If you like a big hog of a vehicle like a Cadillac Escalade, how about a little bump from the state of California to transform this mondo cruiser into an environmental symbol?
In an effort to spur so-called fuel-efficient vehicles, California has ventured into a strange trade-off involving fuel efficiency, carpool lanes, black markets and inflated resale values.
For The Record
Los Angeles Times Wednesday, February 06, 2008 Home Edition Highway 1 Part G Page 2 Features Desk 2 inches; 70 words Type of Material: Correction
Clean-air stickers: A Jan. 24 article about clean-air stickers incorrectly reported the sequence of state programs that allows single drivers in certain vehicles to use carpool lanes. In fact, the alternative-fuel program came before the hybrid-vehicle program. The story also said the state initially granted 60,000 permits for hybrid vehicles in 2006 and then added 25,000 in 2007. The program actually began with 75,000 permits, and 10,000 were added later.
For The Record
Los Angeles Times Wednesday, February 06, 2008 Home Edition Main News Part A Page 2 National Desk 2 inches; 75 words Type of Material: Correction
Clean-air stickers: An article about clean-air stickers in the Jan. 24 Highway 1 section incorrectly reported the chronology of state programs that allow single drivers in certain vehicles to use carpool lanes. In fact, the alternative-fuel program came before the hybrid-vehicle program. The article also said the state initially granted 60,000 permits for hybrid vehicles in 2006 and then added 25,000 in 2007. The program actually began with 75,000 permits, and 10,000 were added later.
You might call this the legal realm of bizarre consequences -- intended or not -- that began when the Legislature decided to allow certain vehicles to use carpool lanes even when the car or truck is carrying only the driver.
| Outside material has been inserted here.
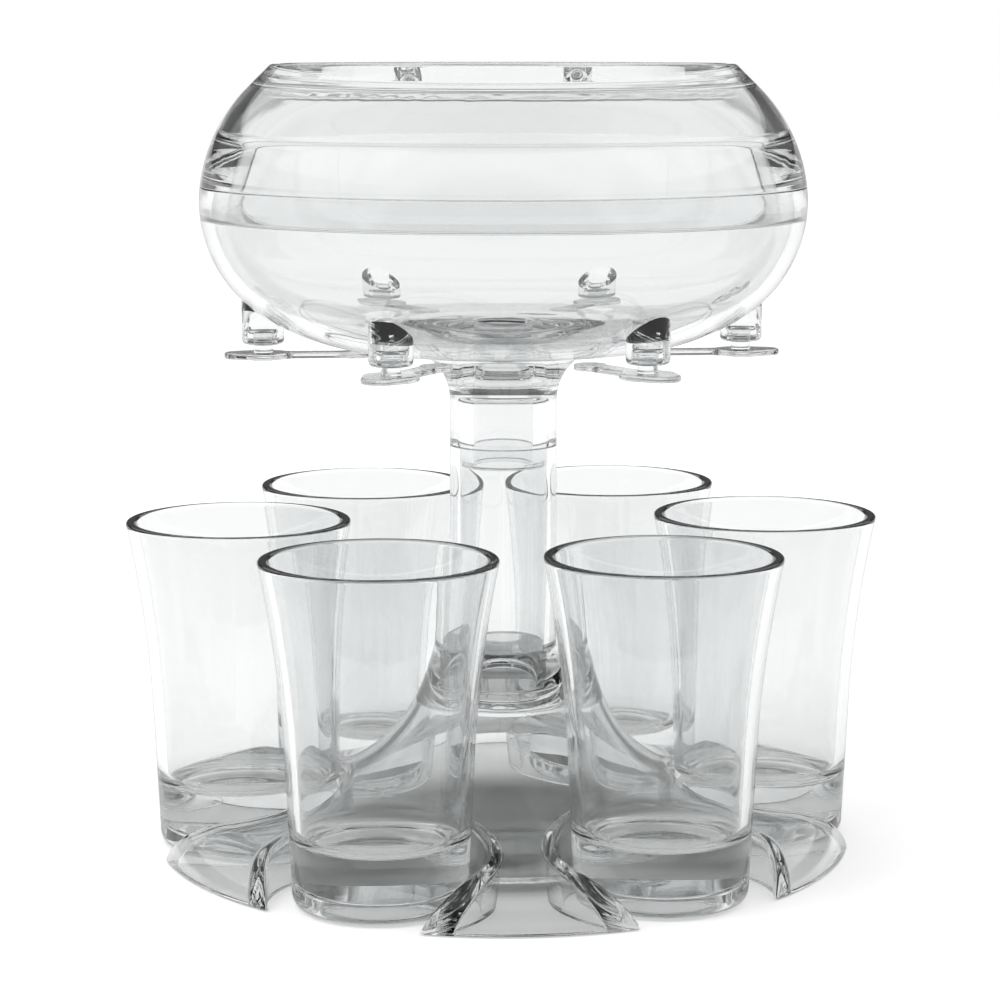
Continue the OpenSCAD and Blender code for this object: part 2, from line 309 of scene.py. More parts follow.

As Southern California commuters know, the Legislature granted certain hybrid owners yellow stickers -- known as clean-air stickers -- for approved vehicles, giving them unlimited carpool-lane privileges. Obviously, that's a monumental convenience in a city like Los Angeles, where traffic often crawls at 25 mph or less.
The law initially granted this privilege to the Toyota Prius and two hybrids from Honda.
The Legislature, acting through the Department of Motor Vehicles and the Air Resources Board, wanted to encourage people to buy more environmentally friendly vehicles.
At first, the state issued 60,000 of these stickers, which were quickly claimed. It set up a waiting list for a new batch and then last year added an additional 25,000 of them, said DMV spokesman Armando Botello. The stickers ran out last year. Want to be put on a waiting list? There isn't a waiting list any longer.
Guess what happened then: Stickers started turning up on the black market. DMV investigators found one case of these stickers being auctioned on EBay. What's nice about these stickers is that they don't expire until 2011, even when the car is sold.
As a result, a Prius with carpool-lane stickers on it now is worth $2,000 to $4,000 more than a Prius without the sticker, according to Jesse Toprak, a senior analyst with the car valuation service Edmunds.com.
"If the goal is to have more green cars with low emissions, it achieved the goal," Toprak said. "It made it easier to deal with the atrocious L.A. traffic. [But] a lot of people I know with these stickers aren't green environmentalists. They just want to get home quicker."
Another funny thing happened: The state agreed to replace any lost or damaged stickers, and so far 11,000 of those replacement stickers have gone out the door.
Exactly how do you lose a sticker that won't come off a bumper?